*Collected material:*
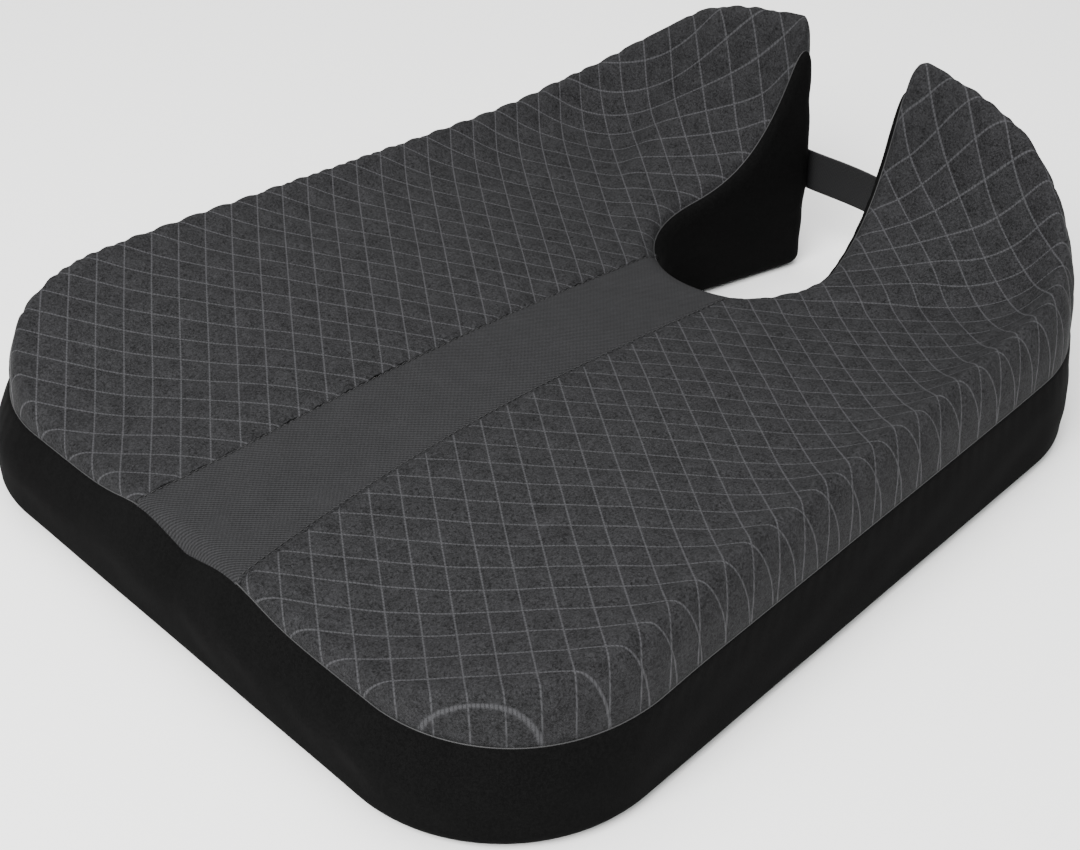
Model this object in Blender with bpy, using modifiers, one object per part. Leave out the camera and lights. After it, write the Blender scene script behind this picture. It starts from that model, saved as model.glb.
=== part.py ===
"""Contour seat cushion with a tailbone cut-out: foam core, sewn zip-off cover and carry strap.

Frame: +Z up, -Y is the front edge, the cut-out opens towards +Y. The origin is the middle of
the footprint at floor level. Units are metres. The cushion is symmetric about X = 0.
"""
import math

import bmesh
import bpy
import numpy as np
from mathutils.kdtree import KDTree

# ---------------------------------------------------------------- driving dimensions
DEPTH = 0.448             # front edge to the back of the hip wings
FRONT_WIDTH = 0.390       # widest, just behind the front corners
REAR_WIDTH = 0.350        # across the wings, where the rear corners start
FRONT_CORNER = 0.076      # plan radii of the outline
REAR_CORNER = 0.072
TIP_CORNER = 0.014
CUTOUT_RADIUS = 0.045     # round end of the tailbone cut-out
CUTOUT_CENTRE = 0.361     # its centre, behind the front edge
MOUTH_HALF = 0.037        # half width of the cut-out where it opens at the back
SEAM_INSET = (0.010, 0.002, 0.005)   # top seam inside the outline: front, side, rear

SEAT_FRONT = 0.056        # height of the seat along its middle, at the two ends
SEAT_CROWN = 0.008        # extra height half way along
DISH_SLOPE = 0.10         # rise of the seat towards each side
THIGH_DIP = 0.010         # depth of the two thigh hollows at the front
SIDE_CREST = 0.088        # top of the rolled edge along the sides
WING_RISE = 0.066         # how far the wing tips stand above that
WING_MIDDLE = 0.103       # distance from the tip at which half that rise is left
WING_SPREAD = 0.027
CREST_INSET = 0.019       # crest line inside the seam, along the sides
TIP_INSET = 0.008         # the same at the wing tips
RIM_ROUND = 0.010         # rounding of the cut-out's rim, and how far its seam sits lower
RIM_DROP = 0.0055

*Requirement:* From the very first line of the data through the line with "and carry strap." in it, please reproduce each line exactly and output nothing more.

*Final result:*
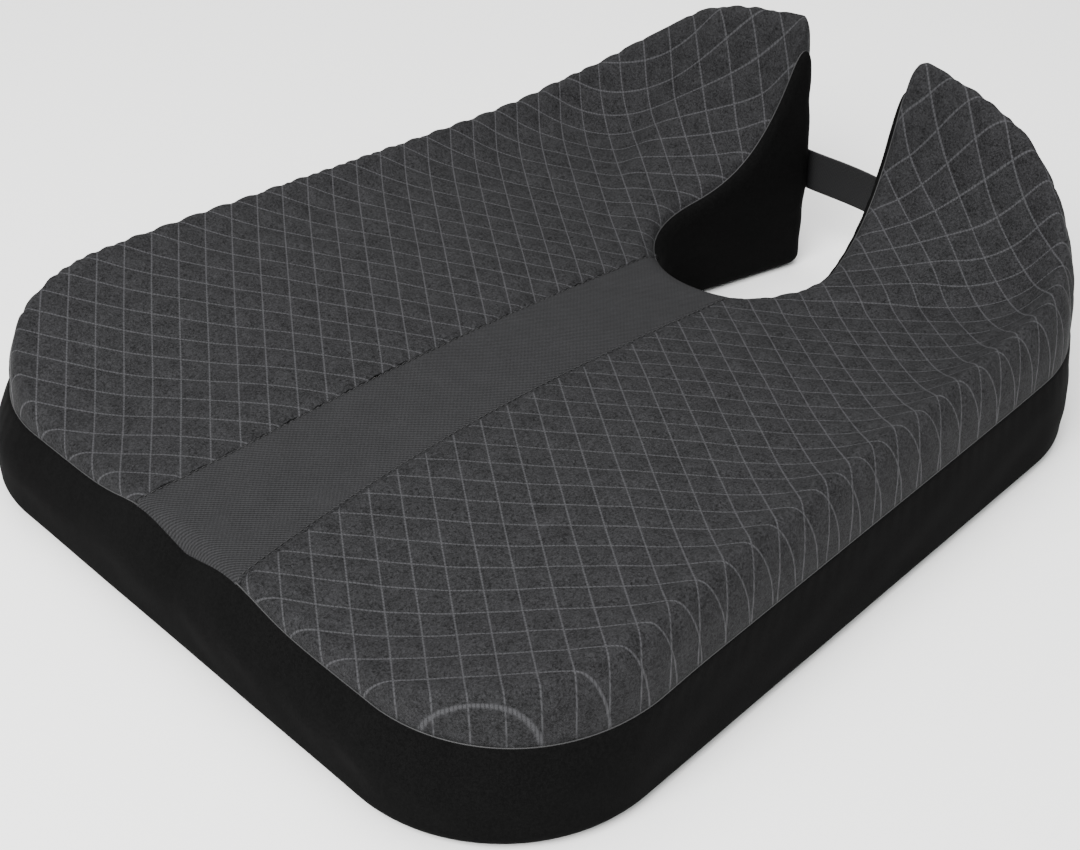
Model this object in Blender with bpy, using modifiers, one object per part. Leave out the camera and lights. After it, write the Blender scene script behind this picture. It starts from that model, saved as model.glb.
=== part.py ===
"""Contour seat cushion with a tailbone cut-out: foam core, sewn zip-off cover and carry strap.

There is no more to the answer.